Won’t make appointment tomorrow, a text from Marcus says. Can’t get out of the meeting. Sorry! Will pick you up tho.
She tries not to let it bother her, that and the fact it wasn’t Bernard, and spreads avocado thick and fibrous across the toast.
Recent conversations with Marcus have revolved around dates and blood tests and ultrasound sessions. Mostly it’s one-sided, but he listens. The stimulation hormones she’s been injecting daily make her touchy. Between the irritation and the sadness and her imminent egg retrieval appointment there isn’t much left for Marcus. And alone in the kitchen, her mobile silent, she begins to sense he might feel the same way.
The hospital door opens, wide as a welcome and full of promise. A blast of warm air greets her as she walks in, as does the faint pong of disinfectant. She’s grateful for it. It makes her feel safe.

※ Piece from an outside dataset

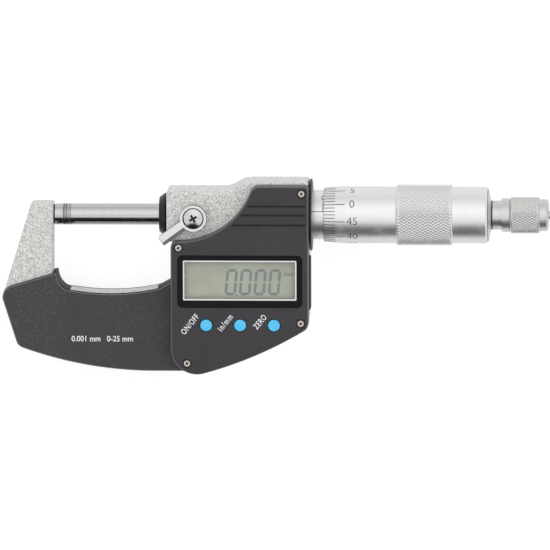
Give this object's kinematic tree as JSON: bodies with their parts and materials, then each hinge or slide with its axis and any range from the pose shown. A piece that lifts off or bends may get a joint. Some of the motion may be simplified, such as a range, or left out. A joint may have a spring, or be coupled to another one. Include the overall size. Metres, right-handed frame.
{
  "type": "digital outside micrometer",
  "caption": "Digital outside micrometer with a U frame, display housing, thimble that drives the spindle, spindle lock lever, ratchet stop, push buttons and a quarter-turn battery cap.",
  "frame": {"origin": "centre of the anvil's measuring face, on the spindle axis", "axes": "+X along the spindle from the anvil to the ratchet, +Y from the bow to the spindle, +Z out of the display; the instrument lies on the housing's back, facing -Z"},
  "size_m": [0.1685, 0.059, 0.0243],
  "materials": {
    "frame_paint": "silver grey hammered enamel",
    "grip_plastic": "fine textured matt, near black",
    "cover_plastic": "fine textured satin, near black",
    "black_plastic": "black, half gloss",
    "ground_steel": "ground and lapped",
    "carbide": "lapped carbide",
    "satin_chrome": "satin chrome, turned",
    "bright_chrome": "bright chrome",
    "screw_steel": "nickel plated",
    "lcd_window": "clear, with a black printed border",
    "lcd_glass": "grey green liquid crystal",
    "button_blue": "light blue, half gloss",
    "black_rubber": "matt",
    "grey_rubber": "matt",
    "board_green": "solder mask",
    "brass": "turned",
    "spring_steel": "drawn",
    "holder_plastic": "moulded"
  },
  "bodies": {
    "body": {"frame": "frame_paint", "anvil": "ground_steel", "anvil_tip": "carbide", "front_grip_cover": "grip_plastic", "rear_grip_cover": "grip_plastic", "spindle_seal_cap": "black_plastic", "spindle_wiper": "black_rubber", "lock_plug": "brass", "encoder_stator": "board_green", "rotor_spring_washer": "spring_steel", "nut_barrel": "ground_steel", "adjusting_nut": "ground_steel", "sleeve": "satin_chrome", "sleeve_collar": "black_plastic", "front_cover": "cover_plastic", "cover_gasket": "black_rubber", "cover_screws": "screw_steel", "display_window": "lcd_window", "lcd_panel": "lcd_glass", "connector_strips": "grey_rubber", "circuit_board": "board_green", "controller_chip": "black_plastic", "button_mat": "grey_rubber", "data_port_cover": "black_rubber", "data_connector": "black_plastic", "battery_cell": "spring_steel", "battery_holder": "holder_plastic", "contact_top": "spring_steel", "contact_side": "spring_steel"},
    "rotor": {"encoder_rotor": "board_green", "rotor_bush": "brass", "rotor_key": "ground_steel"},
    "spindle_group": {"spindle": "ground_steel", "spindle_tip": "carbide", "thimble": "satin_chrome", "ratchet_body": "satin_chrome", "ratchet_pawl": "ground_steel", "ratchet_spring": "spring_steel"},
    "knob_group": {"ratchet_knob": "satin_chrome", "ratchet_screw": "ground_steel"},
    "lock_group": {"lock_lever": "bright_chrome", "lock_screw": "bright_chrome"},
    "power_key": {"button_power": "button_blue"},
    "units_key": {"button_units": "button_blue"},
    "zero_key": {"button_zero": "button_blue"},
    "cap_group": {"battery_cap": "black_plastic", "cap_seal": "black_rubber"}
  },
  "joints": [
    {"name": "thimble_turn", "type": "hinge", "parent": "body", "child": "rotor", "pos_m": [0.0639, 0, 0], "axis": [1, 0, 0], "range_deg": [0, 18000]},
    {"name": "spindle_travel", "type": "slide", "parent": "rotor", "child": "spindle_group", "axis": [1, 0, 0], "range_m": [0, 0.025]},
    {"name": "ratchet_turn", "type": "hinge", "parent": "spindle_group", "child": "knob_group", "pos_m": [0.142, 0, 0], "axis": [1, 0, 0], "continuous": true},
    {"name": "lock_lever_turn", "type": "hinge", "parent": "body", "child": "lock_group", "pos_m": [0.0393, 0, 0.0088], "axis": [0, 0, -1], "range_deg": [0, 60]},
    {"name": "power_press", "type": "slide", "parent": "body", "child": "power_key", "axis": [0, 0, -1], "range_m": [0, 0.0005], "stiffness_N_per_m": 400},
    {"name": "units_press", "type": "slide", "parent": "body", "child": "units_key", "axis": [0, 0, -1], "range_m": [0, 0.0005], "stiffness_N_per_m": 400},
    {"name": "zero_press", "type": "slide", "parent": "body", "child": "zero_key", "axis": [0, 0, -1], "range_m": [0, 0.0005], "stiffness_N_per_m": 400},
    {"name": "battery_cap_turn", "type": "hinge", "parent": "body", "child": "cap_group", "pos_m": [0.049, -0.0318, -0.0107], "axis": [0, 0, 1], "range_deg": [0, 75]}
  ],
  "couplings": [
    {"joint": "thimble_turn", "follows": "spindle_travel", "rad_per_m": 12566}
  ]
}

She adjusts her handbag on her arm and hopes she wasn’t supposed to bring a change of clothes. The woman on the phone said they would give her a hospital gown and she cringed inwardly at the thought. She couldn’t help thinking of all the other women who had worn it before her.
She swallows and does her best to approach the reception desk with a cool composure. The woman behind it is probably in her mid-twenties. She guesses ages now, estimating fertility, staking it against her own. Sometimes she pictures her eggs as a cluster of tomatoes withering on the vine.
‘Isobel Hutchins.’ Her voice takes on an affected tone. ‘I’m a patient of Doctor Vann.’
The young woman gives her a bright smile and bats her thick black lashes. Definitely extensions. ‘Great.’ She types something into the computer. ‘Have you fasted?’